__JOB__
Quote precisely the run of lines opening with the line containing "function piece(name, geometry, finish)" and closing with the line containing "obj.data.transform(world)", and nothing else.

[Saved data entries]
* begin *

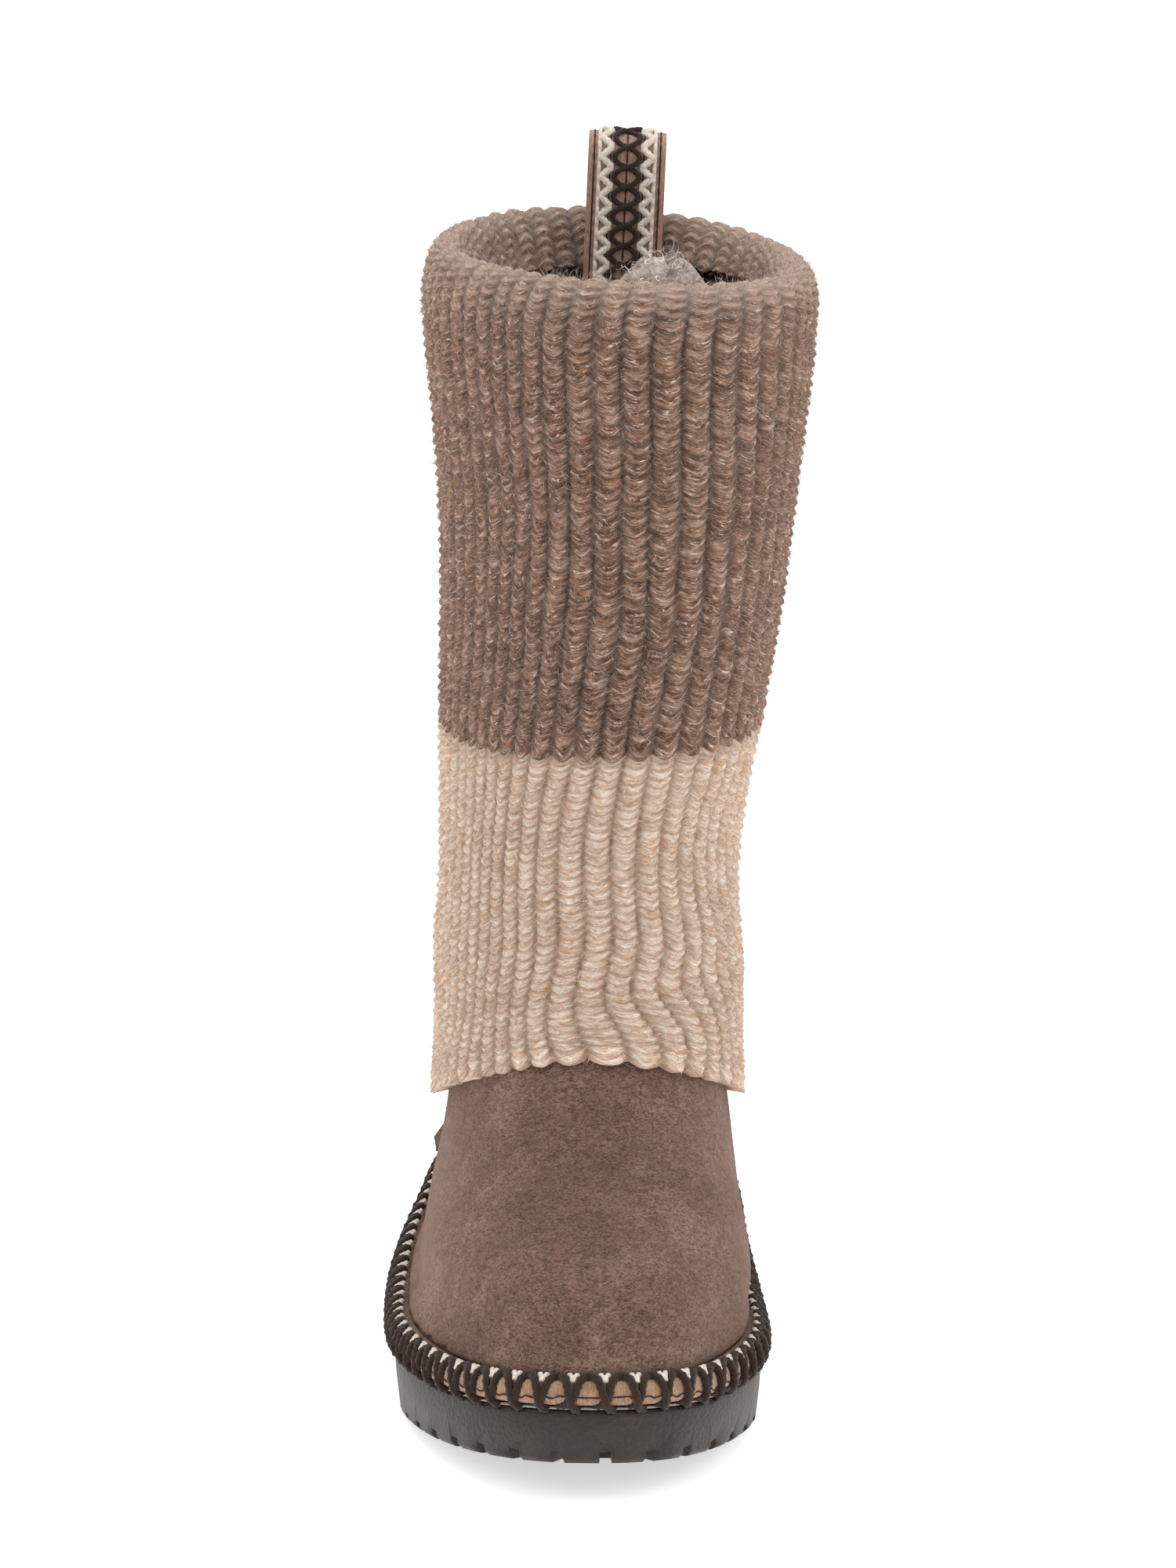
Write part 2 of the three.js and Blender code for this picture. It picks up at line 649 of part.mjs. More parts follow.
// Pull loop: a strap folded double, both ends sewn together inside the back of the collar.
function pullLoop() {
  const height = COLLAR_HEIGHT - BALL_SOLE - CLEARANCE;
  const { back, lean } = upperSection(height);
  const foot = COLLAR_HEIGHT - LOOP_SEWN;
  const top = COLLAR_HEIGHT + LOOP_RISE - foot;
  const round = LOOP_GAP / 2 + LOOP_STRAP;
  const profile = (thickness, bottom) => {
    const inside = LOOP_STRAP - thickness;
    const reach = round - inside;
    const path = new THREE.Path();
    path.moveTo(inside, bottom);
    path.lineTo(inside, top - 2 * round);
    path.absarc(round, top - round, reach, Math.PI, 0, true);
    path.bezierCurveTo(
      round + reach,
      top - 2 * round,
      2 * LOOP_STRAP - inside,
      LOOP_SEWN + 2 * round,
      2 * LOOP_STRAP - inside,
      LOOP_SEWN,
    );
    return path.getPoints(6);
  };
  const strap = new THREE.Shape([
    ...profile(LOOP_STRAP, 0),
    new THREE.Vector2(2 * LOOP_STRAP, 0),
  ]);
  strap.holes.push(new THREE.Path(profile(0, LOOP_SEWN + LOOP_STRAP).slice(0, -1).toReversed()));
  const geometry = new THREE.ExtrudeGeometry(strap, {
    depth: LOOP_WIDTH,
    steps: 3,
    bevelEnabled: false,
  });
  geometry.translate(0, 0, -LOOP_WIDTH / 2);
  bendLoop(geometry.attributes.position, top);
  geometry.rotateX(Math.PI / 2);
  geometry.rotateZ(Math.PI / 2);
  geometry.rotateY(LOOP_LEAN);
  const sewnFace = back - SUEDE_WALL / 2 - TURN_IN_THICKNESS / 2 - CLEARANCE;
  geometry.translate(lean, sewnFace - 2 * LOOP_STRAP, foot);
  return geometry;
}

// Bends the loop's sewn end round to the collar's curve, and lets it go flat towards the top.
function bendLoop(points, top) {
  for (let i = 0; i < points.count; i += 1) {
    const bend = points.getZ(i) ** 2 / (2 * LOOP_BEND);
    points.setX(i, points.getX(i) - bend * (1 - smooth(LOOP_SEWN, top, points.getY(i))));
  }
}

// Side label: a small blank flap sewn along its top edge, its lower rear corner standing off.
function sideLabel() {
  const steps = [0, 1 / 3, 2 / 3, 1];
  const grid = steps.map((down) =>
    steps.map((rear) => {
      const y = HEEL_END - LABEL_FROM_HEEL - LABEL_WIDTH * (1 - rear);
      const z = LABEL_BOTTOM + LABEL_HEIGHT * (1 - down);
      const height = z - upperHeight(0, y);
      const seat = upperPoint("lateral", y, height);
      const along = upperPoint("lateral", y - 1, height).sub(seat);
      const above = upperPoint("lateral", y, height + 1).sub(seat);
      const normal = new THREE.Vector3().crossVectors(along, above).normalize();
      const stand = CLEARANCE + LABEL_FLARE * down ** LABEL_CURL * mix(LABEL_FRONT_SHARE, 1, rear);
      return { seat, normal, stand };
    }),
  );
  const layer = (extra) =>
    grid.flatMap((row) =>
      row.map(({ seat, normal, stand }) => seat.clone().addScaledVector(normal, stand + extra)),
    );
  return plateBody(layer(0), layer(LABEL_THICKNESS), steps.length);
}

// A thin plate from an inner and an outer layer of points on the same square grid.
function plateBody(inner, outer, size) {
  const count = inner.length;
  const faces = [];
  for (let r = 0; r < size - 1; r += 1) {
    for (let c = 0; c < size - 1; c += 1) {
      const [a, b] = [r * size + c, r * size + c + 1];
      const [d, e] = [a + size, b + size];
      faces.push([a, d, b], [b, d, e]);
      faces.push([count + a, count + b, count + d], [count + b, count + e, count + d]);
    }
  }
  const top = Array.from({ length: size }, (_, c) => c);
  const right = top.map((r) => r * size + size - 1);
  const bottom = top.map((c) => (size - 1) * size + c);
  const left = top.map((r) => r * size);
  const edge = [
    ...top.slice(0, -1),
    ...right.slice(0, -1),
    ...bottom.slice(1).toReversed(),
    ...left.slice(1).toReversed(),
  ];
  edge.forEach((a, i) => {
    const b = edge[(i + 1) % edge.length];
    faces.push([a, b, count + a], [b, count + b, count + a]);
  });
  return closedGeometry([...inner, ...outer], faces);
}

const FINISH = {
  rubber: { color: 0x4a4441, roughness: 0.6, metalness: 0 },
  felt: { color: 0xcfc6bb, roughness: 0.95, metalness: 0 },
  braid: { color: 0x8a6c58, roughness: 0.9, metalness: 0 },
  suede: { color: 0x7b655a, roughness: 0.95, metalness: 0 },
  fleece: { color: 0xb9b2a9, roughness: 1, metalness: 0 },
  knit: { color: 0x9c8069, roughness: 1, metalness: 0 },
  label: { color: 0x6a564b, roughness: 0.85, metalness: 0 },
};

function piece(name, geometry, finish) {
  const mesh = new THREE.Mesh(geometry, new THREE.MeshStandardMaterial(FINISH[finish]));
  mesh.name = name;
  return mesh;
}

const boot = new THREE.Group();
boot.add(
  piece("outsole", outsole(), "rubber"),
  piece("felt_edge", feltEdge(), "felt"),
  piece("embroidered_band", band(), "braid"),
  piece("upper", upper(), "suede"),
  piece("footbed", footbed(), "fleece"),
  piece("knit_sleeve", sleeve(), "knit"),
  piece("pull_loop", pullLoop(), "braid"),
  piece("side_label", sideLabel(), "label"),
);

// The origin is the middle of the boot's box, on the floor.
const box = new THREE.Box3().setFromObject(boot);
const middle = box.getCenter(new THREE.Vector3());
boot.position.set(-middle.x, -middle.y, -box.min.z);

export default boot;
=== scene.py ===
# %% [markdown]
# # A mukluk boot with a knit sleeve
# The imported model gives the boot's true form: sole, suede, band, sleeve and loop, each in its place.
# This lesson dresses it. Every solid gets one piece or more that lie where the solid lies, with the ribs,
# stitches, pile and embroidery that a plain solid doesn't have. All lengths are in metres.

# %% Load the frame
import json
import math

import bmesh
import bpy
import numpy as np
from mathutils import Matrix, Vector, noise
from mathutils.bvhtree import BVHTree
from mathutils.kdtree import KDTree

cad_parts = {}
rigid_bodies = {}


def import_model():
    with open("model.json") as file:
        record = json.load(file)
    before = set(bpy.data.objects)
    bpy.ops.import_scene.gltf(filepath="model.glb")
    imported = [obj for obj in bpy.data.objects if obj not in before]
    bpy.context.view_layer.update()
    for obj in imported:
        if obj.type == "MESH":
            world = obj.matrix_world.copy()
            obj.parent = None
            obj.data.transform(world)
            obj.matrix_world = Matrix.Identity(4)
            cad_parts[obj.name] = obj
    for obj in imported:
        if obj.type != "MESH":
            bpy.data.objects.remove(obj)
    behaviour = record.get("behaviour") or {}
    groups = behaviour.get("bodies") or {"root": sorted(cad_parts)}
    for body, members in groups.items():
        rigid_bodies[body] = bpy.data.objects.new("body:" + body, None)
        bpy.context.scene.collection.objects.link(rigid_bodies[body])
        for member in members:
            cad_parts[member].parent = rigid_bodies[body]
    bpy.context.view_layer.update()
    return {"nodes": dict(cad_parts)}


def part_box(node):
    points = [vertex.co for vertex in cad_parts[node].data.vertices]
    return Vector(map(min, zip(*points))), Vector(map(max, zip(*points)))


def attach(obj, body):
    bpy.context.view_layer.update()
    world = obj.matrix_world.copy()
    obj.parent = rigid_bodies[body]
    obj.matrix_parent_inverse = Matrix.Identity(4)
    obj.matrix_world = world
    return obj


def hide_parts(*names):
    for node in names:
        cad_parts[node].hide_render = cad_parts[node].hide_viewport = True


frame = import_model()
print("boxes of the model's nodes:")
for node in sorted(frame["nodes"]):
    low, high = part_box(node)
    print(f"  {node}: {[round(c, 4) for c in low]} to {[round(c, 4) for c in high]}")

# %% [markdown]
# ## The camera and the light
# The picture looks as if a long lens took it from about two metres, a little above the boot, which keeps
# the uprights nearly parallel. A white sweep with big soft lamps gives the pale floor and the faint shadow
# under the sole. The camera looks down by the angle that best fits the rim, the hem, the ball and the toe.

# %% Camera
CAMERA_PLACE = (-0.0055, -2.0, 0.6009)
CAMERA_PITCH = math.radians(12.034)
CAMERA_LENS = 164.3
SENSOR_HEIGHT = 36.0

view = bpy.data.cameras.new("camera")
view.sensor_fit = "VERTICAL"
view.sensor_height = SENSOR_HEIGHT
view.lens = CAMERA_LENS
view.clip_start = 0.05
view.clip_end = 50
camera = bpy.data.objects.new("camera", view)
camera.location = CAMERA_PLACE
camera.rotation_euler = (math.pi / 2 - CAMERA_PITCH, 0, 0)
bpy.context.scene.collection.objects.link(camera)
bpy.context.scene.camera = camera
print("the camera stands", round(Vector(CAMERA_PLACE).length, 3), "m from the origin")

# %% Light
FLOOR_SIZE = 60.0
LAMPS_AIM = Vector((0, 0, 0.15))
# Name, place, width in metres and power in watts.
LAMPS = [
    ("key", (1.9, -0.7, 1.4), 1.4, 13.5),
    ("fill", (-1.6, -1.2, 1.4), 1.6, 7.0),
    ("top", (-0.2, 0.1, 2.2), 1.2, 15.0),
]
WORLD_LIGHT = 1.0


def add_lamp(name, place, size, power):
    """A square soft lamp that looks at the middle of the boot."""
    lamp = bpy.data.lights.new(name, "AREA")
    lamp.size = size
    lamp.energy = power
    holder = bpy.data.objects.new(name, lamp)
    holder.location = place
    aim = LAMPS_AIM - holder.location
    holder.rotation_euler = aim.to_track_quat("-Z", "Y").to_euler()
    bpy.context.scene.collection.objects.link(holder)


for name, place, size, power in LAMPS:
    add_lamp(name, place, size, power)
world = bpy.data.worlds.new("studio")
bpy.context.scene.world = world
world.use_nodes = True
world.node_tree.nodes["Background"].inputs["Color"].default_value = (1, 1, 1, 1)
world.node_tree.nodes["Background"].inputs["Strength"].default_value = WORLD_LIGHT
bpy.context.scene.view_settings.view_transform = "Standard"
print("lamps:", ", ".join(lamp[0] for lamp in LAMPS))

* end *
* begin *

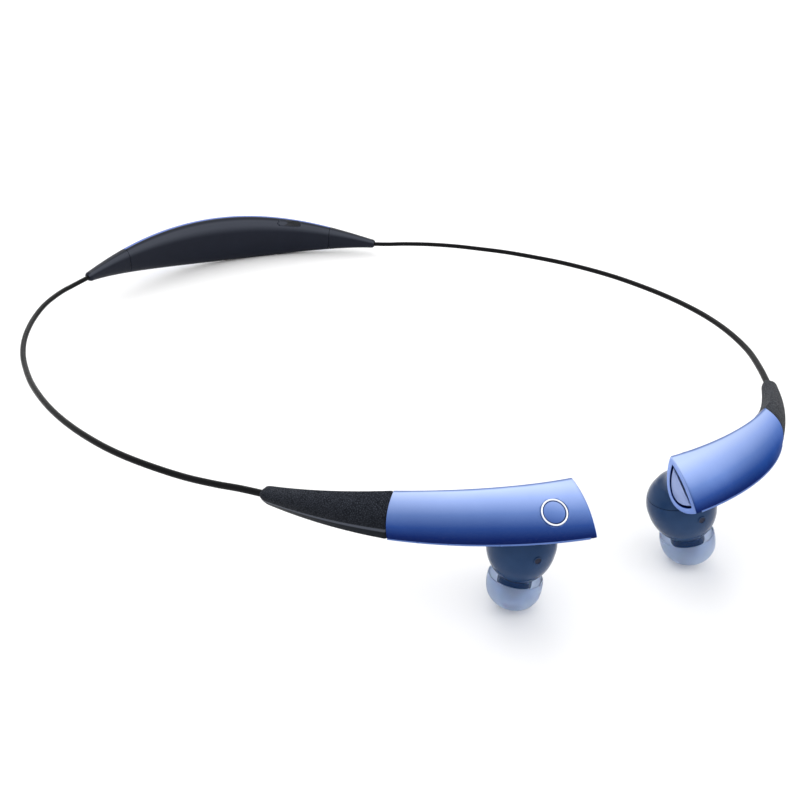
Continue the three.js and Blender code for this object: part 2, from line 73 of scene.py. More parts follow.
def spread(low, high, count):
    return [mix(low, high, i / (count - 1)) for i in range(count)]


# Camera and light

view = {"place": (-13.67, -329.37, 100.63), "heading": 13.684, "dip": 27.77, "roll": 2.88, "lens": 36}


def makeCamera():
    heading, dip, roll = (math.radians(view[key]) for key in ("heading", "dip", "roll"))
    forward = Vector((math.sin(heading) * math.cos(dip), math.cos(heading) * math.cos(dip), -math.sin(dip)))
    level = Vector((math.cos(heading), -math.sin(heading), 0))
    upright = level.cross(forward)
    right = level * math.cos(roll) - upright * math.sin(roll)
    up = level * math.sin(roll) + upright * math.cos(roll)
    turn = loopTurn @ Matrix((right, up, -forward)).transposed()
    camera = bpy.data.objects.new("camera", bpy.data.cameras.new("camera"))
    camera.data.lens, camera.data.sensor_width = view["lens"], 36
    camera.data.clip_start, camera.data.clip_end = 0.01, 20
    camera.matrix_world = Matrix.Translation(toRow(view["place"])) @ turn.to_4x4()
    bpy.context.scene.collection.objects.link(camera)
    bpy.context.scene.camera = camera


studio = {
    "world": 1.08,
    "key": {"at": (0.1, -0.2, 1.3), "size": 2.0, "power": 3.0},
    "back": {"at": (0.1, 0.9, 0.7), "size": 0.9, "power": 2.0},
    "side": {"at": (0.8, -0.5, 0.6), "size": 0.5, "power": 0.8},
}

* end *

__REPLY TO THE EXERCISE__
function piece(name, geometry, finish) {
  const mesh = new THREE.Mesh(geometry, new THREE.MeshStandardMaterial(FINISH[finish]));
  mesh.name = name;
  return mesh;
}

const boot = new THREE.Group();
boot.add(
  piece("outsole", outsole(), "rubber"),
  piece("felt_edge", feltEdge(), "felt"),
  piece("embroidered_band", band(), "braid"),
  piece("upper", upper(), "suede"),
  piece("footbed", footbed(), "fleece"),
  piece("knit_sleeve", sleeve(), "knit"),
  piece("pull_loop", pullLoop(), "braid"),
  piece("side_label", sideLabel(), "label"),
);

// The origin is the middle of the boot's box, on the floor.
const box = new THREE.Box3().setFromObject(boot);
const middle = box.getCenter(new THREE.Vector3());
boot.position.set(-middle.x, -middle.y, -box.min.z);

export default boot;
=== scene.py ===
# %% [markdown]
# # A mukluk boot with a knit sleeve
# The imported model gives the boot's true form: sole, suede, band, sleeve and loop, each in its place.
# This lesson dresses it. Every solid gets one piece or more that lie where the solid lies, with the ribs,
# stitches, pile and embroidery that a plain solid doesn't have. All lengths are in metres.

# %% Load the frame
import json
import math

import bmesh
import bpy
import numpy as np
from mathutils import Matrix, Vector, noise
from mathutils.bvhtree import BVHTree
from mathutils.kdtree import KDTree

cad_parts = {}
rigid_bodies = {}


def import_model():
    with open("model.json") as file:
        record = json.load(file)
    before = set(bpy.data.objects)
    bpy.ops.import_scene.gltf(filepath="model.glb")
    imported = [obj for obj in bpy.data.objects if obj not in before]
    bpy.context.view_layer.update()
    for obj in imported:
        if obj.type == "MESH":
            world = obj.matrix_world.copy()
            obj.parent = None
            obj.data.transform(world)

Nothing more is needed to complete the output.